Reviewed by Scott Spurlock (Queen's University, Belfast)
Published on H-Albion (May, 2013)
Commissioned by Siobhan M. Talbott (Keele University)
Decompartmentalizing Religion
In a manner fitting the 330th anniversary of Oliver Cromwell's inauguration as protector, John Morrill ended his 1983 lecture to the Royal Historical Society with a "firework," famously stating "the English Civil War was not the first European Revolution: it was the last of the wars of religion."[1] Admittedly intended as a throwaway line following a much more nuanced argument, his proclamation has profoundly influenced thirty years of scholarship. England's Wars of Religion, Revisited represents a reflection on the historiographical significance of Morrill's hypothesis--as Glenn Burgess demonstrates in chapter 1--and the continuing challenge it poses to historians. While the fourteen chapters defy being clustered into precise, coherent subsections, some key themes run throughout.

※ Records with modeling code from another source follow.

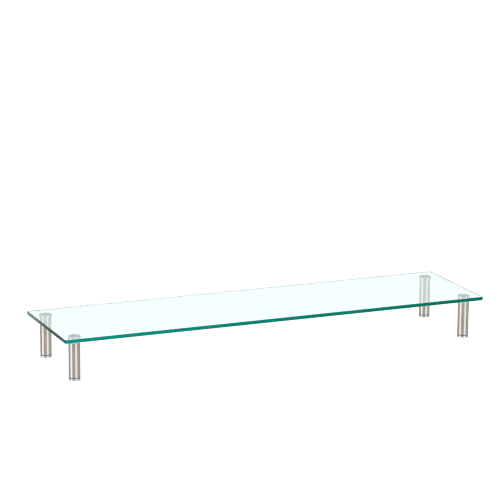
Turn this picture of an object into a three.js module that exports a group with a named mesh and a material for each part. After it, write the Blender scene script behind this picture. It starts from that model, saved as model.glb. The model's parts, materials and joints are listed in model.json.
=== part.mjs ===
// Monitor riser stand: a clear glass shelf on four round steel legs with screw-out levelling feet.
// Millimetres. +X runs along the shelf's long side to the right, +Y to the rear and +Z up.
// The origin is on the desk, under the middle of the shelf, with the feet screwed fully in.

import * as THREE from 'three';

// Shelf
const STAND_HEIGHT = 100;
const SHELF_LENGTH = 1000;
const SHELF_DEPTH = 260;
const SHELF_THICKNESS = 8;
const SHELF_CORNER_RADIUS = 3;
const SHELF_ARRIS = 1; // the small bevel ground along every edge of the glass
const LEG_INSET_FROM_ENDS = 32; // from the shelf's short edges to a leg's axis
const LEG_INSET_FROM_SIDES = 34; // from the shelf's long edges to a leg's axis

// Collar and the clear adhesive that bonds it under the glass
const ADHESIVE_THICKNESS = 0.3;
const ADHESIVE_RADIUS = 13.4;
const COLLAR_HEIGHT = 7.7;
const COLLAR_RADIUS = 14;
const COLLAR_EDGE = 0.6;
const COLLAR_HOLE_DEPTH = 6.2;

// Leg tube and the two metal plugs pressed in its ends
const TUBE_RADIUS = 12.5;
const TUBE_WALL = 1.2;
const TUBE_EDGE = 0.3;
const TOP_PLUG_HEIGHT = 14;
const INSERT_HEIGHT = 14;
const PRESS_GAP = 0.05;

// Levelling foot, turned from solid, with a dark spacer ring on top and a rubber pad underneath
const FOOT_TOP = 5.9;
const FOOT_RADIUS = 12.5;
const FOOT_TOP_EDGE = 0.4;
const FOOT_BOTTOM_ROUNDING = 2;
const SPACER_THICKNESS = 1.4;
const SPACER_RADIUS = 12.5;
const SPACER_TOP_GAP = 0.1; // left open under the tube when the foot is screwed fully in
const PAD_PROTRUSION = 0.5;
const PAD_RECESS_DEPTH = 1.5;
const PAD_RECESS_RADIUS = 9.6;
const PAD_RADIUS = 9.5;
const PAD_EDGE = 0.3;
const PAD_TOP_GAP = 0.05;

// M8 studs, drawn without their threads
const STUD_RADIUS = 4;
const STUD_HOLE_RADIUS = 4.08;
const STUD_EDGE = 0.6;
const COLLAR_STUD_BOTTOM = 71;
const FOOT_STUD_TOP = 30;
const FOOT_HOLE_FLOOR = 2.8;
const STUD_END_GAP = 0.2;

// Facets round the visible turned pieces and round the hidden ones
const OUTER_FACETS = 32;
const INNER_FACETS = 24;
const ROUNDING_STEPS = 3;
const SHELF_CORNER_STEPS = 6;

// Heights worked out from the sizes above
const GLASS_BOTTOM = STAND_HEIGHT - SHELF_THICKNESS;
const COLLAR_TOP = GLASS_BOTTOM - ADHESIVE_THICKNESS;
const TUBE_TOP = COLLAR_TOP - COLLAR_HEIGHT;
const SPACER_TOP = FOOT_TOP + SPACER_THICKNESS;
const TUBE_BOTTOM = SPACER_TOP + SPACER_TOP_GAP;
const TUBE_BORE_RADIUS = TUBE_RADIUS - TUBE_WALL;
const PLUG_RADIUS = TUBE_BORE_RADIUS - PRESS_GAP;
const PAD_RECESS_TOP = PAD_PROTRUSION + PAD_RECESS_DEPTH;

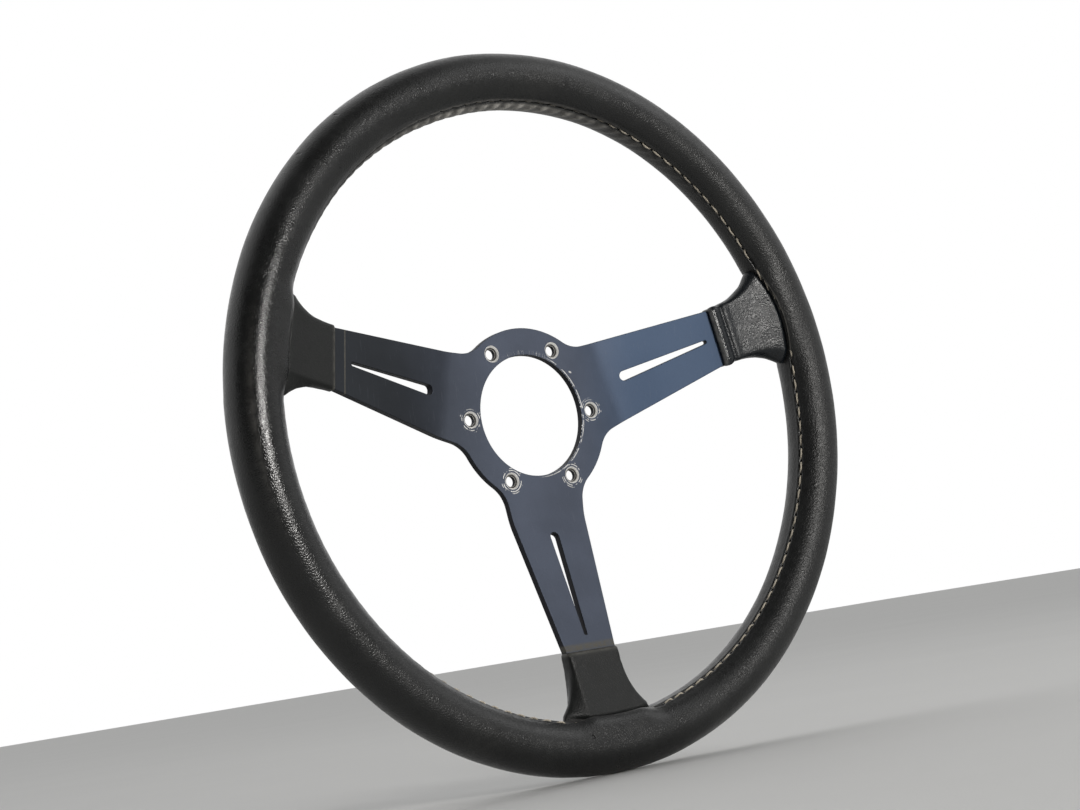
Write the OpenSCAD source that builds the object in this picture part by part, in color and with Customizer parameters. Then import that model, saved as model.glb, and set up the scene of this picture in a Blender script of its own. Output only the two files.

A trio of papers demonstrate that religious argumentation was not the sole preserve of "puritans." Ronald Asch argues that "conformist" theologians appropriated a theory of religion royale, developed in the upheavals of late sixteenth-century France, to assert kingship's sacredness and to root it in his anointing, thus affirming the church's essential role. According to Asch, James I embraced this position hoping to form an alliance against "theocratic claims made by both Rome and Geneva" (p. 39). While the argument meant little to puritan detractors, it may recast the meaning of the adage "no bishops, no king." Burgess explains how shared desire to defend royal supremacy and episcopacy motivated conformists, while highlighting efforts to balance these two ideals could lead to division. Here Burgess demonstrates both the dynamic nature of religious thought among conformists and their ideological diversity. Charles Prior takes a slightly different approach investigating puritan perceptions of episcopal policy. Rather than interpreting England's Complaint (1640) as evidence of puritan radicalization, he demonstrates that the tract actually called for the preservation of traditional spheres and denounced the Canons and Constitutions Ecclesiastical (1640) as radically innovative, accusing the bishops of acting like a "foreign power in the Realm" seeking to exclude parliament from the governance of the church and to usurp the king's headship (pp. 120–121). Together these chapters demonstrate the royalist appropriation of religious argumentation.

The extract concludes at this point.